▼

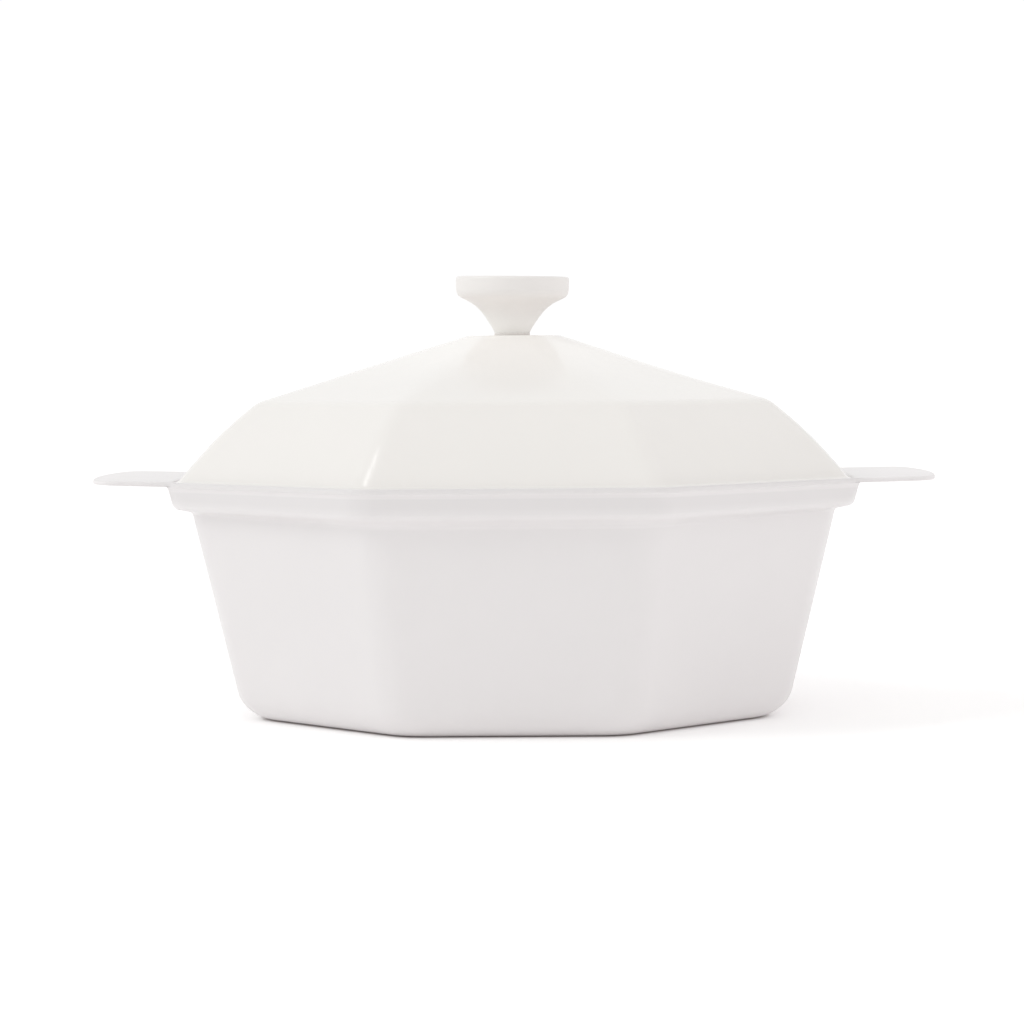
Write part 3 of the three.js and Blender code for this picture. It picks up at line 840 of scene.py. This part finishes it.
FASTEN_X = -0.55  # the hole and the fastening sit a little off centre
HOLE = 2.9
inner_disc = disc_rings(lid_rings[-1], [14.5, 11.0, 7.6, 5.0, 3.6, 3.15], LID_TOP - SHEET, HOLE)
outer_disc = disc_rings(lid_rings[0], [3.15, 3.6, 5.0, 7.6, 11.0, 14.5], LID_TOP, HOLE)
unit = lid_rings[0][:, :2] / np.linalg.norm(lid_rings[0][:, :2], axis=1, keepdims=True)
hole_rings = [
    np.column_stack([unit[:, 0] * HOLE + FASTEN_X, unit[:, 1] * HOLE, np.full(len(unit), z)])
    for z in (LID_TOP - SHEET + 0.2, LID_TOP - SHEET * 0.5, LID_TOP - 0.2)
]
everything = lid_rings + inner_disc + hole_rings + outer_disc
lid_edge += [np.zeros(len(unit))] * len(inner_disc) + [np.ones(len(unit))] * 3 + [np.zeros(len(unit))] * len(outer_disc)
lid_rub += [np.full(len(unit), 0.3)] * (len(inner_disc) + 3 + len(outer_disc))
verts, faces = loft(everything, closed=True)
from_axis = np.hypot([v[0] for v in verts], [v[1] for v in verts])
towards_front = -np.array([v[1] for v in verts]) / np.maximum(from_axis, 1.0)
# painted light: the lid is lightened round the knob, where its shade falls, and more towards the front
lid_painted_light = (1 - smoothstep(22.0, 84.0, from_axis)) * (0.55 + 0.45 * smoothstep(0.0, 0.85, towards_front))
lid = make(
    "lid_skin", verts, faces, lid_enamel, "lid", ["lid_shell"],
    {"edge": np.concatenate(lid_edge), "rub": np.concatenate(lid_rub), "tone_and_painted_light": lid_painted_light},
)

# ---------------------------------------------------------------- knob and fastening
TILT = (rad(0.85), rad(-0.9))  # the screw pulls the knob down a little unevenly
PIVOT = KNOB_FOOT
stem = smooth(
    [(7.1, KNOB_FOOT + 0.35), (7.95, 150.7), (8.95, 152.3), (10.0, 153.9), (11.1, 155.5), (12.4, 157.1), (13.9, 158.6), (15.75, 160.1), (17.6, 161.15), (19.4, 162.0)],
    4,
)
head = smooth([(19.4, 162.0), (20.4, 162.5), (21.1, 163.0), (21.6, 163.58), (21.95, 164.22), (22.2, 164.9), (22.34, 165.6), (22.39, 166.5), (KNOB_R, 168.2), (KNOB_R, 169.7)], 3)[1:]
knob_line = (
    [(4.25, 161.2), (4.25, 158.0), (4.25, 152.0), (4.25, KNOB_FOOT + 0.25), (4.5, KNOB_FOOT)]
    + [(5.8, KNOB_FOOT), (6.8, KNOB_FOOT), (7.0, KNOB_FOOT + 0.1)]
    + stem
    + head
    + [(KNOB_R - 0.04, 170.16), (KNOB_R - 0.16, 170.48), (KNOB_R - 0.4, 170.74), (KNOB_R - 0.72, 170.9)]
    + [(KNOB_R - 1.1, 170.97), (KNOB_R - 2.2, 171.0), (14.0, 171.0), (7.0, 171.0), (2.0, 171.0)]
)
STEPS = 128
verts, faces = lathe(knob_line, STEPS, (FASTEN_X, 0), (*TILT, PIVOT), start=True, end=True)
edge = np.concatenate(
    [np.full(STEPS, 1.0 if (z > 170.0 and r > 20) or (r > 6.5 and z < KNOB_FOOT + 0.3) else 0.0) for r, z in knob_line] + [[0.0, 0.0]]
)
# painted shade on the head's band and painted light down the stem, where the knob shades itself
painted_head_shade = np.concatenate([np.full(STEPS, float(smoothstep(162.0, 165.5, z)) if r > 15 else 0.0) for r, z in knob_line] + [[0.0, 0.0]])
painted_stem_light = np.concatenate([np.full(STEPS, float(1 - smoothstep(151.0, 160.0, z))) for r, z in knob_line] + [[0.0, 0.0]])
knob = make("knob_turned", verts, faces, knob_plastic, "lid", ["lid_knob"], {"edge": edge, "painted_head_shade": painted_head_shade, "painted_stem_light": painted_stem_light})

# rubber spacer, a little swollen where it is squeezed
z0, z1 = spacer_lo.z / MM, spacer_hi.z / MM
z0, z1 = LID_TOP + 0.02, KNOB_FOOT - 0.03
line = [(3.0, z0 + 0.1), (3.2, z0), (6.7, z0), (6.98, z0 + 0.1), (7.1, (z0 + z1) / 2), (6.98, z1 - 0.1), (6.7, z1), (3.2, z1), (3.0, z1 - 0.1)]
verts, faces = lathe(line, 96, (FASTEN_X, 0), None, closed=True)
make("knob_gasket", verts, faces, spacer_rubber, "lid", ["knob_spacer"])

# knurled brass insert: two knurled bands with a plain waist, and a threaded bore
z0, z1 = insert_lo.z / MM, insert_hi.z / MM
N = 160
ang = np.linspace(0, 2 * math.pi, N, endpoint=False)
rows, edge = [], []


def insert_row(r, z, knurl=0.0, e=0.0):
    tooth = 0.5 + 0.5 * np.cos(32 * ang)
    rr = r - knurl * tooth
    rows.append(np.column_stack([rr * np.cos(ang), rr * np.sin(ang), np.full(N, z)]))
    edge.append(np.full(N, e))


for r, z, k, e in [
    (2.9, z0, 0, 1), (3.6, z0, 0, 1), (3.78, z0 + 0.15, 0, 1), (3.95, z0 + 0.45, 0.28, 0.6), (3.95, z0 + 2.5, 0.28, 0.6), (3.95, z0 + 4.4, 0.28, 0.6),
    (3.6, z0 + 4.8, 0.1, 0.3), (3.4, z0 + 5.2, 0, 0), (3.4, z0 + 6.8, 0, 0), (3.6, z0 + 7.2, 0.1, 0.3),
    (3.95, z0 + 7.6, 0.28, 0.6), (3.95, z0 + 9.6, 0.28, 0.6), (3.95, z1 - 0.45, 0.28, 0.6), (3.78, z1 - 0.15, 0, 1), (3.6, z1, 0, 1), (2.9, z1, 0, 1),
]:
    insert_row(r, z, k, e)
pitch = 0.8
for z in np.arange(z1 - 0.15, z0 + 0.1, -0.2):
    wave = np.abs(((z / pitch - ang / (2 * math.pi)) % 1.0) * 2 - 1)
    rr = 2.72 + 0.16 * wave
    rows.append(np.column_stack([rr * np.cos(ang), rr * np.sin(ang), np.full(N, z)]))
    edge.append(np.full(N, 0.0))
verts, faces = loft(rows, closed=True)
verts = lean(verts, (*TILT, PIVOT), (FASTEN_X, 0))
make("knob_bush", verts, faces, brass, "lid", ["knob_insert"], {"edge": np.concatenate(edge)})

# flat washer with rounded stamped edges
z0, z1 = washer_lo.z / MM, washer_hi.z / MM
line = [(2.8, z0 + 0.22), (2.9, z0 + 0.06), (3.1, z0), (4.8, z0), (6.6, z0), (6.88, z0 + 0.08), (7.0, z0 + 0.3), (7.0, z1 - 0.12), (6.9, z1), (4.8, z1), (2.95, z1), (2.8, z1 - 0.12)]
verts, faces = lathe(line, 96, (FASTEN_X, 0), None, closed=True)
edge = np.concatenate([np.full(96, 1.0 if (r > 6.7 or r < 3.0) else 0.0) for r, z in line])
make("flat_washer", verts, faces, steel, "lid", ["lid_washer"], {"edge": edge})

# spring washer: a split ring, its ends cut on a slant and left a hair apart in height
z0, z1 = lock_lo.z / MM, lock_hi.z / MM
gap = 0.17
rows = []
for i, t in enumerate(np.linspace(gap, 2 * math.pi - gap, 97)):
    lift = 0.10 * ((t - math.pi) / math.pi)
    h = (z1 - z0) / 2 - 0.12
    zc = (z0 + z1) / 2 + lift
    section = [(2.82, -h + 0.12), (2.95, -h), (4.42, -h), (4.58, -h + 0.14), (4.58, h - 0.14), (4.42, h), (2.95, h), (2.82, h - 0.12)]
    slant = 0.07
    rows.append([(r * math.cos(t + slant * zz / h), r * math.sin(t + slant * zz / h), zc + zz) for r, zz in section])
n = len(rows[0])
verts = [p for r in rows for p in r]
faces = []
for j in range(len(rows) - 1):
    for i in range(n):
        faces.append((j * n + i, j * n + (i + 1) % n, (j + 1) * n + (i + 1) % n, (j + 1) * n + i))
faces.append(tuple(range(n - 1, -1, -1)))
faces.append(tuple((len(rows) - 1) * n + i for i in range(n)))
verts = lean(verts, None, (FASTEN_X, 0))
make("spring_washer", verts, faces, steel, "lid", ["lock_washer"], {"edge": np.full(len(verts), 0.3)})

# pan-head screw, head down, cross recess, rolled thread
z0 = screw_lo.z / MM
z_top = screw_hi.z / MM
N = 96
ang = np.linspace(0, 2 * math.pi, N, endpoint=False)


def recess(x, y):
    arm = lambda u, v: (1 - smoothstep(0.42, 0.62, np.abs(u))) * (1 - smoothstep(1.7, 2.45, np.abs(v)))
    return 1.55 * np.maximum(arm(x, y), arm(y, x))


rows, edge = [], []
for r in list(np.linspace(0.12, 2.7, 22)) + [2.95, 3.25, 3.55]:
    x, y = r * np.cos(ang), r * np.sin(ang)
    dome = z0 + 0.12 + 0.055 * r * r
    rows.append(np.column_stack([x, y, dome + recess(x, y)]))
    edge.append(np.full(N, 0.25))
for r, z in [(3.95, z0 + 1.02), (4.3, z0 + 1.3), (4.55, z0 + 1.62), (4.7, z0 + 2.0), (4.75, z0 + 2.4), (4.72, z0 + 2.68), (4.6, z0 + 2.78), (4.2, z0 + 2.8), (3.2, z0 + 2.8), (2.6, z0 + 2.8)]:
    rows.append(np.column_stack([r * np.cos(ang), r * np.sin(ang), np.full(N, z)]))
    edge.append(np.full(N, 0.5 if r > 4.4 else 0.0))
for z in np.arange(z0 + 3.0, z_top - 0.9, 0.16):
    wave = np.abs(((z / pitch - ang / (2 * math.pi)) % 1.0) * 2 - 1)
    rr = 2.46 - 0.36 * wave
    rows.append(np.column_stack([rr * np.cos(ang), rr * np.sin(ang), np.full(N, z)]))
    edge.append(0.4 * (1 - wave))
for r, z in [(2.2, z_top - 0.7), (1.9, z_top - 0.25), (1.6, z_top), (0.8, z_top), (0.2, z_top)]:
    rows.append(np.column_stack([r * np.cos(ang), r * np.sin(ang), np.full(N, z)]))
    edge.append(np.full(N, 0.0))
verts, faces = loft(rows, start=(0, 0, z0 + 0.12 + 1.55), end=(0, 0, z_top))
verts = lean(verts, (*TILT, PIVOT), (FASTEN_X, 0))
make("pan_screw", verts, faces, steel, "lid", ["knob_screw"], {"edge": np.concatenate([*edge, [0.25, 0.0]])})

# ---------------------------------------------------------------- floor
mesh = bpy.data.meshes.new("studio_floor")
floor_cols = facet_columns()
floor_a = [20.0, 70.0, 91.0, 93.2, 94.6, 96.5, 99.0, 104.0, 115.0, 160.0, 400.0, 3000.0, 60000.0]
floor_rings = [np.column_stack([ring(floor_cols, a, min(18.0, a * 0.8)), np.zeros(len(floor_cols))]) for a in floor_a]
verts, faces = loft(floor_rings, start=(0, 0, 0))
mesh.from_pydata([tuple(float(c) * MM for c in v) for v in verts], [], [f[::-1] for f in faces])
# mask: 0 under and right round the pot's base, rising to 1 outside it
glow_and_painted_shadow = np.concatenate([np.full(len(floor_cols), float(smoothstep(93.0, 99.5, a))) for a in floor_a] + [[0.0]])
mesh.attributes.new("glow_and_painted_shadow", "FLOAT", "POINT").data.foreach_set("value", glow_and_painted_shadow.astype(np.float32))
floor = bpy.data.objects.new("studio_floor", mesh)
floor.location.z = -0.00002
scene.collection.objects.link(floor)
m = Nodes("floor_paper")
tone = m.span(m.noise(3.0, 3.0), 0.3, 0.7)
paper = m.mix(tone, (0.955, 0.953, 0.95), (0.945, 0.943, 0.94))
glow_and_painted_shadow = m.attribute("glow_and_painted_shadow")
# painted contact shadow: the floor is painted dark brown under and round the base; away from it the floor glows a
# little, as added light
m.link(m.mix(glow_and_painted_shadow, (0.42, 0.33, 0.30), paper), m.bsdf.inputs["Base Color"])
m.bsdf.inputs["Roughness"].default_value = 0.9
m.bsdf.inputs["Specular IOR Level"].default_value = 0.1
m.bsdf.inputs["Emission Color"].default_value = (1.0, 0.975, 0.985, 1)
m.link(m.math("MULTIPLY", glow_and_painted_shadow, 0.176), m.bsdf.inputs["Emission Strength"])
mesh.materials.append(m.material)

# ---------------------------------------------------------------- light
world = bpy.data.worlds.new("studio_world")
scene.world = world
world.use_nodes = True
tree = world.node_tree
tree.nodes.clear()
coord = tree.nodes.new("ShaderNodeTexCoord")
dot = tree.nodes.new("ShaderNodeVectorMath")
dot.operation = "DOT_PRODUCT"
dot.inputs[1].default_value = (0.0, 0.264, 0.0)
tree.links.new(coord.outputs["Generated"], dot.inputs[0])
plus = tree.nodes.new("ShaderNodeMath")
plus.operation = "ADD"
plus.inputs[1].default_value = 0.764
tree.links.new(dot.outputs["Value"], plus.inputs[0])
background = tree.nodes.new("ShaderNodeBackground")
background.inputs["Color"].default_value = (1.0, 1.0, 1.0, 1)
tree.links.new(plus.outputs[0], background.inputs["Strength"])
world_out = tree.nodes.new("ShaderNodeOutputWorld")
tree.links.new(background.outputs[0], world_out.inputs["Surface"])


def sun(name, towards, strength, angle, colour=(1, 1, 1)):
    data = bpy.data.lights.new(name, "SUN")
    data.energy = strength
    data.angle = rad(angle)
    data.color = colour
    obj = bpy.data.objects.new(name, data)
    obj.rotation_mode = "QUATERNION"
    obj.rotation_quaternion = Vector(towards).to_track_quat("Z", "Y")
    scene.collection.objects.link(obj)
    return obj


sun("overhead_softbox", (-0.42, 0.0, 0.90), 0.10, 10)
sun("left_softbox", (-0.75, -0.25, 0.62), 0.665, 30, (0.970, 1.0, 0.990))
sun("front_softbox", (0.0, -0.70, 0.70), 0.295, 60, (0.980, 1.0, 0.965))
sun("right_softbox", (0.90, -0.30, 0.30), 0.365, 70, (1.0, 0.945, 0.950))

# ---------------------------------------------------------------- camera
UNIT = 0.3729 * MM
PITCH, ROLL, YAW = 0.049386, 0.0074687, 0.0143585
cam_data = bpy.data.cameras.new("camera")
cam_data.sensor_fit = "HORIZONTAL"
cam_data.sensor_width = 36.0
cam_data.lens = 2954.8158 / 1024 * 36.0
cam_data.clip_start, cam_data.clip_end = 0.05, 200.0
camera = bpy.data.objects.new("camera", cam_data)
scene.collection.objects.link(camera)
turn = Matrix.Rotation(YAW, 3, "Z")
right0, up0 = Vector((1, 0, 0)), Vector((0, math.sin(PITCH), math.cos(PITCH)))
look = Vector((0, math.cos(PITCH), -math.sin(PITCH)))
right = turn @ (right0 * math.cos(ROLL) - up0 * math.sin(ROLL))
up = turn @ (right0 * math.sin(ROLL) + up0 * math.cos(ROLL))
back = turn @ (-look)
place_at = turn @ (Vector((-2.9796, -3143.4873, 363.6997)) * UNIT)
camera.matrix_world = Matrix(
    (
        (right.x, up.x, back.x, place_at.x),
        (right.y, up.y, back.y, place_at.y),
        (right.z, up.z, back.z, place_at.z),
        (0, 0, 0, 1),
    )
)
scene.camera = camera

# ---------------------------------------------------------------- update the view layer
bpy.context.view_layer.update()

▲

Look through the listing and extract every line with "scene" in it.

Write part 3 of the three.js and Blender code for this picture. It picks up at line 840 of scene.py. This part finishes it.
scene.collection.objects.link(floor)
scene.world = world
    scene.collection.objects.link(obj)
scene.collection.objects.link(camera)
scene.camera = camera